COLLECTED MATERIAL:
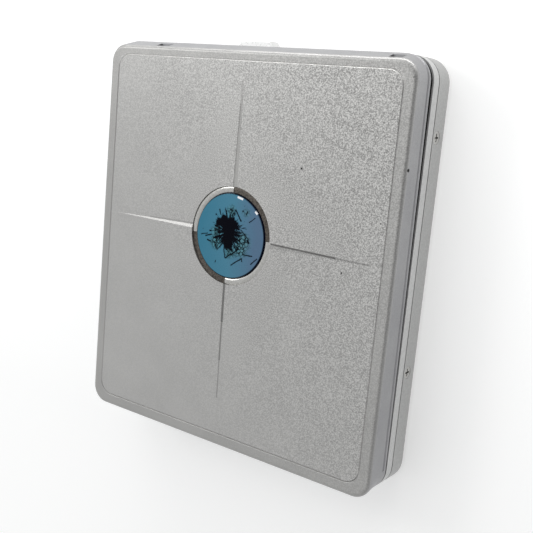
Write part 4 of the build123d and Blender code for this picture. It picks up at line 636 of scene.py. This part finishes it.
# a net of cracks in the crazed patches, and single scratches
web = addNode(tree, "ShaderNodeTexVoronoi", {"feature": "DISTANCE_TO_EDGE"}, {
    "Vector": bent, "Scale": perMm(jewelSet["webMm"]), "Randomness": 1.0})
webLine = addNode(tree, "ShaderNodeMapRange", inputs={
    "Value": (web, "Distance"), "From Min": 0.05, "From Max": 0.16, "To Min": 1.0, "To Max": 0.0})
webPart = addNode(tree, "ShaderNodeMath", {"operation": "MULTIPLY"}, {0: (webLine, 0), 1: webs})
paler = addNode(tree, "ShaderNodeMath", {"operation": "MULTIPLY"}, {0: webs, 1: jewelSet["crazedTone"]})
scratches = [lineMark(tree, bent, start, end, width, jewelSet["scratchSoftMm"])
             for start, end, width in jewelSet["scratches"]]
worn = joinMarks(tree, [cores, (hairs, 0), (webPart, 0)] + scratches)

# painted shade on the film's edge, two painted highlights on it, and painted shade on the side below the
# face
x, y = jewelSet["centre"]
flat = addNode(tree, "ShaderNodeVectorMath", {"operation": "MULTIPLY"}, {0: here, 1: (1.0, 1.0, 0.0)})
outwards = addNode(tree, "ShaderNodeVectorMath", {"operation": "DISTANCE"}, {
    0: (flat, 0), 1: (x * mm, y * mm, 0.0)})
edge = addNode(tree, "ShaderNodeMapRange", inputs={
    "Value": (outwards, "Value"), "From Min": (jewelSet["rimMm"] - 0.1) * mm,
    "From Max": (jewelSet["rimMm"] + 0.08) * mm, "To Min": 0.0, "To Max": 1.0})
# painted highlights on the rim
chips = joinMarks(tree, [lineMark(tree, here, start, end, width, jewelSet["glintSoftMm"])
                         for start, end, width in jewelSet["chips"]])
low = addNode(tree, "ShaderNodeMapRange", inputs={
    "Value": (axes, "Z"), "From Min": (jewelSet["sideTopMm"] - 0.05) * mm,
    "From Max": (jewelSet["sideTopMm"] + 0.05) * mm, "To Min": 1.0, "To Max": 0.0})

last = (film, 0)
for amount, colour in (
        ((paler, 0), "crazed"), (worn, "worn"), ((edge, 0), "rim"), (chips, "chip"), ((low, 0), "side")):
    last = (addNode(tree, "ShaderNodeMix", {"data_type": "RGBA"}, {
        "Factor": amount, 6: last, 7: jewelSet[colour]}), 2)
tree.links.new(last[0].outputs[last[1]], shader.inputs["Base Color"])
dull = addNode(tree, "ShaderNodeMapRange", inputs={
    "Value": worn, "From Min": 0.0, "From Max": 1.0,
    "To Min": jewelSet["roughPolished"], "To Max": jewelSet["roughWorn"]})
tree.links.new(dull.outputs[0], shader.inputs["Roughness"])
shader.inputs["Metallic"].default_value = jewelSet["metallic"]
shader.inputs["Specular IOR Level"].default_value = jewelSet["specular"]
dress("jewel", jewelBlue)
print("jewel done")

# plated ring in four quarters: two polished and round like a bead, two flat and dark; the dark quarters'
# colour is partly their darker plating and partly painted shade of the recessed quarters
ringSet = {
    "centre": (-0.4, 3.38),
    "splitsDeg": (2.0, 90.0, 183.5, 267.0, 362.0),
    "gapDeg": 0.6,
    "steps": 40,
    # distance from the centre and height along the top
    "round": [
        (8.46, 13.8), (8.58, 13.9), (8.8, 13.96), (9.05, 13.98), (9.3, 13.96), (9.55, 13.92),
        (9.71, 13.87),
    ],
    "flat": [(8.46, 13.78), (8.55, 13.86), (9.6, 13.9), (9.71, 13.84)],
    "smoothDeg": 35.0,
}


def ringQuarter(shape, outline, footMm, firstDeg, lastDeg):
    # one closed outline turned through a quarter, with its two ends still open
    x, y = ringSet["centre"]
    centre = Vector((x, y, 0.0)) * mm
    corners = [(outline[0][0], footMm)] + outline + [(outline[-1][0], footMm)]
    verts = [shape.verts.new(((x + r) * mm, y * mm, z * mm)) for r, z in corners]
    edges = [shape.edges.new((verts[i - 1], verts[i])) for i in range(len(verts))]
    bmesh.ops.rotate(shape, verts=verts, cent=centre,
                     matrix=Matrix.Rotation(math.radians(firstDeg), 3, "Z"))
    bmesh.ops.spin(shape, geom=verts + edges, cent=centre, axis=(0.0, 0.0, 1.0),
                   dvec=(0.0, 0.0, 0.0), angle=math.radians(lastDeg - firstDeg),
                   steps=ringSet["steps"], use_merge=False)


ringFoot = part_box("jewel_ring_bright")[0][2] / mm
ringFinishes = {
    "ring_polished_quarters": ("jewel_ring_bright", "ring_polished", "round", (1, 3), plainFinish(
        "polished_nickel_ring", "#bdbcb9", "#acaba7", 0.5, 0.2, metallic=1.0, bump=0.03)),
    # dark quarters: darker plating plus painted shade
    "ring_dark_quarters": ("jewel_ring_dark", "ring_brown", "flat", (0, 2), plainFinish(
        "dark_nickel_and_shade_ring", "#6a645d", "#3f3b37", 0.35, 0.4, metallic=0.8, bump=0.3)),
}
halfGap = ringSet["gapDeg"] / 2
for name, (node, slot, outline, quarters, finish) in ringFinishes.items():
    shape = bmesh.new()
    for quarter in quarters:
        first, last = ringSet["splitsDeg"][quarter:quarter + 2]
        ringQuarter(shape, ringSet[outline], ringFoot, first + halfGap, last - halfGap)
    bmesh.ops.holes_fill(shape, edges=[edge for edge in shape.edges if edge.is_boundary], sides=0)
    bmesh.ops.recalc_face_normals(shape, faces=shape.faces)
    mesh = bpy.data.meshes.new(name)
    shape.to_mesh(mesh)
    shape.free()
    mesh.shade_smooth()
    mesh.set_sharp_from_angle(angle=math.radians(ringSet["smoothDeg"]))
    mesh.materials.append(finish)
    ring = bpy.data.objects.new(name, mesh)
    bpy.context.scene.collection.objects.link(ring)
    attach(ring, "lid")
    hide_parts(node)
print("ring done")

DIRECTION: Copy out the full listing exactly.

EXERCISE ANSWER:
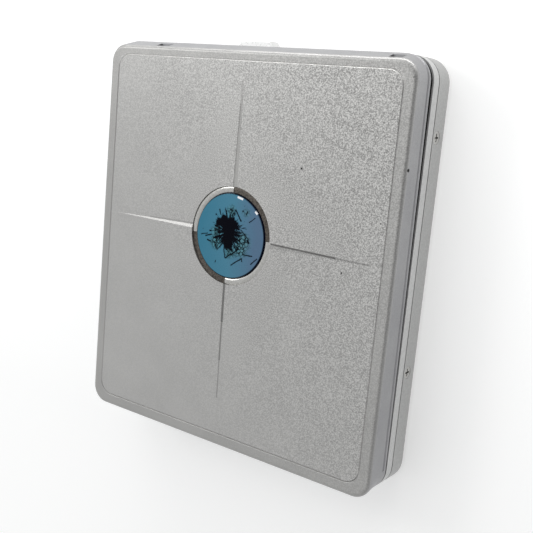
Write part 4 of the build123d and Blender code for this picture. It picks up at line 636 of scene.py. This part finishes it.
# a net of cracks in the crazed patches, and single scratches
web = addNode(tree, "ShaderNodeTexVoronoi", {"feature": "DISTANCE_TO_EDGE"}, {
    "Vector": bent, "Scale": perMm(jewelSet["webMm"]), "Randomness": 1.0})
webLine = addNode(tree, "ShaderNodeMapRange", inputs={
    "Value": (web, "Distance"), "From Min": 0.05, "From Max": 0.16, "To Min": 1.0, "To Max": 0.0})
webPart = addNode(tree, "ShaderNodeMath", {"operation": "MULTIPLY"}, {0: (webLine, 0), 1: webs})
paler = addNode(tree, "ShaderNodeMath", {"operation": "MULTIPLY"}, {0: webs, 1: jewelSet["crazedTone"]})
scratches = [lineMark(tree, bent, start, end, width, jewelSet["scratchSoftMm"])
             for start, end, width in jewelSet["scratches"]]
worn = joinMarks(tree, [cores, (hairs, 0), (webPart, 0)] + scratches)

# painted shade on the film's edge, two painted highlights on it, and painted shade on the side below the
# face
x, y = jewelSet["centre"]
flat = addNode(tree, "ShaderNodeVectorMath", {"operation": "MULTIPLY"}, {0: here, 1: (1.0, 1.0, 0.0)})
outwards = addNode(tree, "ShaderNodeVectorMath", {"operation": "DISTANCE"}, {
    0: (flat, 0), 1: (x * mm, y * mm, 0.0)})
edge = addNode(tree, "ShaderNodeMapRange", inputs={
    "Value": (outwards, "Value"), "From Min": (jewelSet["rimMm"] - 0.1) * mm,
    "From Max": (jewelSet["rimMm"] + 0.08) * mm, "To Min": 0.0, "To Max": 1.0})
# painted highlights on the rim
chips = joinMarks(tree, [lineMark(tree, here, start, end, width, jewelSet["glintSoftMm"])
                         for start, end, width in jewelSet["chips"]])
low = addNode(tree, "ShaderNodeMapRange", inputs={
    "Value": (axes, "Z"), "From Min": (jewelSet["sideTopMm"] - 0.05) * mm,
    "From Max": (jewelSet["sideTopMm"] + 0.05) * mm, "To Min": 1.0, "To Max": 0.0})

last = (film, 0)
for amount, colour in (
        ((paler, 0), "crazed"), (worn, "worn"), ((edge, 0), "rim"), (chips, "chip"), ((low, 0), "side")):
    last = (addNode(tree, "ShaderNodeMix", {"data_type": "RGBA"}, {
        "Factor": amount, 6: last, 7: jewelSet[colour]}), 2)
tree.links.new(last[0].outputs[last[1]], shader.inputs["Base Color"])
dull = addNode(tree, "ShaderNodeMapRange", inputs={
    "Value": worn, "From Min": 0.0, "From Max": 1.0,
    "To Min": jewelSet["roughPolished"], "To Max": jewelSet["roughWorn"]})
tree.links.new(dull.outputs[0], shader.inputs["Roughness"])
shader.inputs["Metallic"].default_value = jewelSet["metallic"]
shader.inputs["Specular IOR Level"].default_value = jewelSet["specular"]
dress("jewel", jewelBlue)
print("jewel done")

# plated ring in four quarters: two polished and round like a bead, two flat and dark; the dark quarters'
# colour is partly their darker plating and partly painted shade of the recessed quarters
ringSet = {
    "centre": (-0.4, 3.38),
    "splitsDeg": (2.0, 90.0, 183.5, 267.0, 362.0),
    "gapDeg": 0.6,
    "steps": 40,
    # distance from the centre and height along the top
    "round": [
        (8.46, 13.8), (8.58, 13.9), (8.8, 13.96), (9.05, 13.98), (9.3, 13.96), (9.55, 13.92),
        (9.71, 13.87),
    ],
    "flat": [(8.46, 13.78), (8.55, 13.86), (9.6, 13.9), (9.71, 13.84)],
    "smoothDeg": 35.0,
}


def ringQuarter(shape, outline, footMm, firstDeg, lastDeg):
    # one closed outline turned through a quarter, with its two ends still open
    x, y = ringSet["centre"]
    centre = Vector((x, y, 0.0)) * mm
    corners = [(outline[0][0], footMm)] + outline + [(outline[-1][0], footMm)]
    verts = [shape.verts.new(((x + r) * mm, y * mm, z * mm)) for r, z in corners]
    edges = [shape.edges.new((verts[i - 1], verts[i])) for i in range(len(verts))]
    bmesh.ops.rotate(shape, verts=verts, cent=centre,
                     matrix=Matrix.Rotation(math.radians(firstDeg), 3, "Z"))
    bmesh.ops.spin(shape, geom=verts + edges, cent=centre, axis=(0.0, 0.0, 1.0),
                   dvec=(0.0, 0.0, 0.0), angle=math.radians(lastDeg - firstDeg),
                   steps=ringSet["steps"], use_merge=False)


ringFoot = part_box("jewel_ring_bright")[0][2] / mm
ringFinishes = {
    "ring_polished_quarters": ("jewel_ring_bright", "ring_polished", "round", (1, 3), plainFinish(
        "polished_nickel_ring", "#bdbcb9", "#acaba7", 0.5, 0.2, metallic=1.0, bump=0.03)),
    # dark quarters: darker plating plus painted shade
    "ring_dark_quarters": ("jewel_ring_dark", "ring_brown", "flat", (0, 2), plainFinish(
        "dark_nickel_and_shade_ring", "#6a645d", "#3f3b37", 0.35, 0.4, metallic=0.8, bump=0.3)),
}
halfGap = ringSet["gapDeg"] / 2
for name, (node, slot, outline, quarters, finish) in ringFinishes.items():
    shape = bmesh.new()
    for quarter in quarters:
        first, last = ringSet["splitsDeg"][quarter:quarter + 2]
        ringQuarter(shape, ringSet[outline], ringFoot, first + halfGap, last - halfGap)
    bmesh.ops.holes_fill(shape, edges=[edge for edge in shape.edges if edge.is_boundary], sides=0)
    bmesh.ops.recalc_face_normals(shape, faces=shape.faces)
    mesh = bpy.data.meshes.new(name)
    shape.to_mesh(mesh)
    shape.free()
    mesh.shade_smooth()
    mesh.set_sharp_from_angle(angle=math.radians(ringSet["smoothDeg"]))
    mesh.materials.append(finish)
    ring = bpy.data.objects.new(name, mesh)
    bpy.context.scene.collection.objects.link(ring)
    attach(ring, "lid")
    hide_parts(node)
print("ring done")